Human Revolution casts you in the role of Adam Jensen, chief security officer for Sarif Industries, one of the leading Biotechnology companies on the planet. Sarif is on the verge of a major breakthrough, and could unlock the full potential of the human body, but they have their detractors. Not only are their rival companies attempting to steal their information and ideas by any means necessary, they also have a number of “purists” who believe that their work is wrong. On a routine mission, Jensen is attacked and left for dead, leading him to augmented with the company’s own technology.  What results is your quest  to unravel a global conspiracy and find your attackers.

Human Revolution is so gripping because it deals with issues that though they may be a ways off, are very possible in today’s society, but just how deep you dive into the mythos of the game is completely up to you – and that’s where the game truly begins to shine.   A lot of games can claim to give you choices, but very few give you the freedom that Deus Ex offers. Each mission gives you a few basic choices, for instance if you want a weapon to take out enemies from a distance or close-up, but you never feel like the game is guiding you in a certain direction. You’re merely dropped into a mission and asked to complete it in whichever way you prefer. Go through and take out

Deus Ex allows players to take on missions anyway they want.

I often found myself going the other route; sneaking around missions and avoiding enemy contact whenever possible. This is where Deus Ex is at its most gripping, enemy AI is astoundingly good, responding to everything from noise to suspicious activity and yes, even unconscious bodies if you don’t hide them well enough. You’ll genuinely have to plan a strategy and think about how you’re going to do things before leaping right in, as getting caught often leads to having to think on the fly, and adopt a new strategy.  The way you play not only has an effect on the game’s missions, but the way the game itself plays out, as certain actions will open up new interactions and side missions that further delve deep into the world of Deus Ex.

There is something to say though for how satisfying and remarkably realistic the game’s gunplay is. Throughout the game (especially if you choose to shoot first and ask questions later), you’ll gain access to a lot of different weapons, and each feels like its weighted right and fun to shoot. It’s incredibly rewarding to take out a room of baddies with a high powered weapon, and the game’s well done cover system adds to it by leaps and bounds.

As you play through Deus Ex, you’ll earn Praxis points, the game’s currency system that you’ll use to level up and earn new abilities. These too have a profound effect on just how you’ll experience the game. I found myself investing them in the blades on my arms, as I found it incredibly rewarding to sneak up on an enemy and take them out this way, but you’re able to distribute them to literally any aspect of your character in an effort to max out your play style of choice. A tip though – no matter how you choose to play, give a significant amount of your points to hacking, as it makes the entire game easier, and opens up a lot of new choices.

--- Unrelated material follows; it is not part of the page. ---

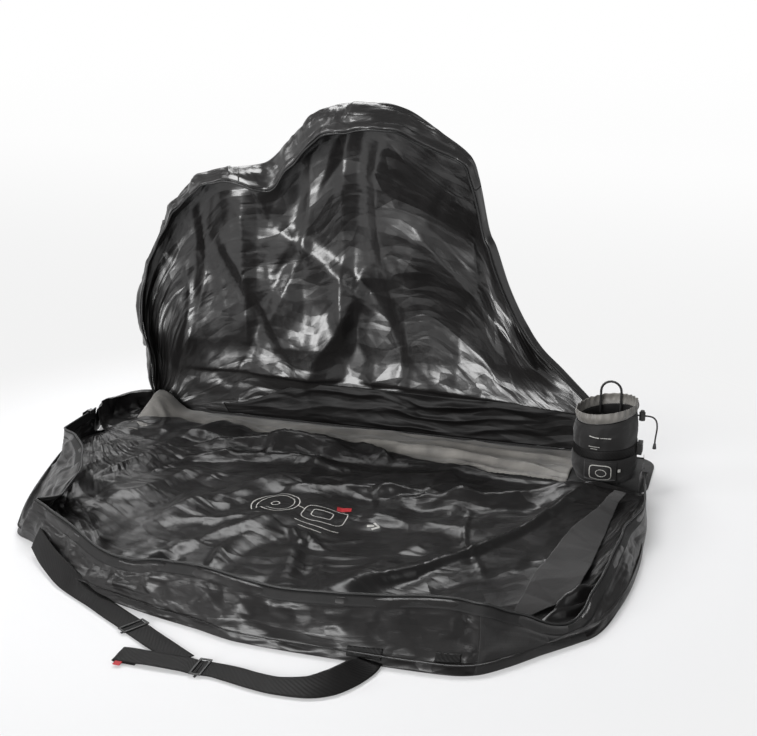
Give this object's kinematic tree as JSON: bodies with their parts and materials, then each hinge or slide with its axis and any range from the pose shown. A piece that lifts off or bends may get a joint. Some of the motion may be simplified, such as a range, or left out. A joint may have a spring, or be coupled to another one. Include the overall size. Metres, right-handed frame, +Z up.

For all that it does right; Deus Ex has an unfortunate habit of stopping its own momentum. While the majority of the game is choice driven, there’s a few moments where the game feels remarkably linear, and you can’t help but feel like the game is pushing you in certain directions. A good example of these moments are the game’s boss fights. In a normal game, they’d be sufficient, but when a game is as well done as Deus Ex, they seem out of place and counterproductive to what the game truly wants to do.

Though it’s marred by dated facial animations, the majority of Deus Ex: Human Revolution looks like an art-school dystopia. Heavy on blacks and grays, the game plays the troubled future motif well, and not as predictable as some other games that explore the same theme.  There were multiple times I just found myself staring out a window at the wonderfully rendered cityscape. Human Revolution is one of most unique and cool looking games of this generation.

The Blast Factor: Barring a few missteps, Deus Ex: Human Revolution is a gripping and unique thrill ride that everyone should play. It’s faith in its mechanics, and play style allows the player an ultimate sense of freedom and the result is a game that you’re not going to want to just experience, but play through again and again. It may not be perfect, but Deus Ex: Human Revolution is a great action romp.